Brief - Give the data again, word for word.

# Start of Source data

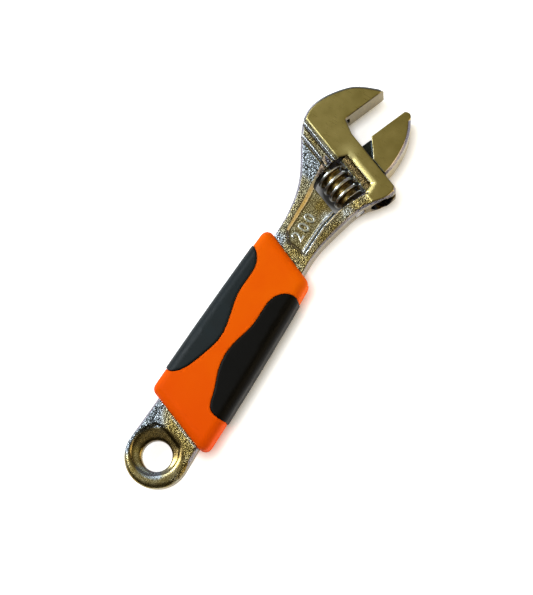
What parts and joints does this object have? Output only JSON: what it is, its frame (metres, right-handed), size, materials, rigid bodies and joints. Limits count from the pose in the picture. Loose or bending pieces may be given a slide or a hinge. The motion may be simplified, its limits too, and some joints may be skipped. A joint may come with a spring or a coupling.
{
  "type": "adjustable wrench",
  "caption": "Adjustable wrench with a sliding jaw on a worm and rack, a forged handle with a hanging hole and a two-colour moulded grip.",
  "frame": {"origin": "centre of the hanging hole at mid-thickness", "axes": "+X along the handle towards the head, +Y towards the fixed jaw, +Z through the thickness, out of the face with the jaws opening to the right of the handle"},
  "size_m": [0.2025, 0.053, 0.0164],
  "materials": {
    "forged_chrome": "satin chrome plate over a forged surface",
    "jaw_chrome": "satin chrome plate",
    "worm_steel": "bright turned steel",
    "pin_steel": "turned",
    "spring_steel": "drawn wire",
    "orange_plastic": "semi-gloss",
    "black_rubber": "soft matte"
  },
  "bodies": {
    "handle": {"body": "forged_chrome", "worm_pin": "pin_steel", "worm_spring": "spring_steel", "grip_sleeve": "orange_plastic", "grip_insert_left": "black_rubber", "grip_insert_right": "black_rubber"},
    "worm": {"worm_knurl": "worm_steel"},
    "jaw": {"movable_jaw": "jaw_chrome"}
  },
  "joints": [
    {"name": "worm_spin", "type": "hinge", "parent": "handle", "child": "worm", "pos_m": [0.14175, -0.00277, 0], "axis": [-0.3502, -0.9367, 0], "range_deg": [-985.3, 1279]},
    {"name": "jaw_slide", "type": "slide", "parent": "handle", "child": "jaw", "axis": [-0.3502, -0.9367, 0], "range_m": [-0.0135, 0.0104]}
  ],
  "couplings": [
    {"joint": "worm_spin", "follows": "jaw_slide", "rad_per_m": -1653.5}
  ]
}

# End of Source data

Answer to this problem -
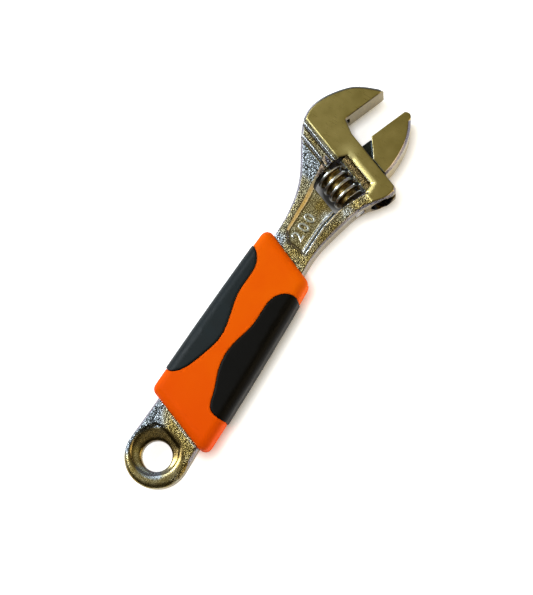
What parts and joints does this object have? Output only JSON: what it is, its frame (metres, right-handed), size, materials, rigid bodies and joints. Limits count from the pose in the picture. Loose or bending pieces may be given a slide or a hinge. The motion may be simplified, its limits too, and some joints may be skipped. A joint may come with a spring or a coupling.
{
  "type": "adjustable wrench",
  "caption": "Adjustable wrench with a sliding jaw on a worm and rack, a forged handle with a hanging hole and a two-colour moulded grip.",
  "frame": {"origin": "centre of the hanging hole at mid-thickness", "axes": "+X along the handle towards the head, +Y towards the fixed jaw, +Z through the thickness, out of the face with the jaws opening to the right of the handle"},
  "size_m": [0.2025, 0.053, 0.0164],
  "materials": {
    "forged_chrome": "satin chrome plate over a forged surface",
    "jaw_chrome": "satin chrome plate",
    "worm_steel": "bright turned steel",
    "pin_steel": "turned",
    "spring_steel": "drawn wire",
    "orange_plastic": "semi-gloss",
    "black_rubber": "soft matte"
  },
  "bodies": {
    "handle": {"body": "forged_chrome", "worm_pin": "pin_steel", "worm_spring": "spring_steel", "grip_sleeve": "orange_plastic", "grip_insert_left": "black_rubber", "grip_insert_right": "black_rubber"},
    "worm": {"worm_knurl": "worm_steel"},
    "jaw": {"movable_jaw": "jaw_chrome"}
  },
  "joints": [
    {"name": "worm_spin", "type": "hinge", "parent": "handle", "child": "worm", "pos_m": [0.14175, -0.00277, 0], "axis": [-0.3502, -0.9367, 0], "range_deg": [-985.3, 1279]},
    {"name": "jaw_slide", "type": "slide", "parent": "handle", "child": "jaw", "axis": [-0.3502, -0.9367, 0], "range_m": [-0.0135, 0.0104]}
  ],
  "couplings": [
    {"joint": "worm_spin", "follows": "jaw_slide", "rad_per_m": -1653.5}
  ]
}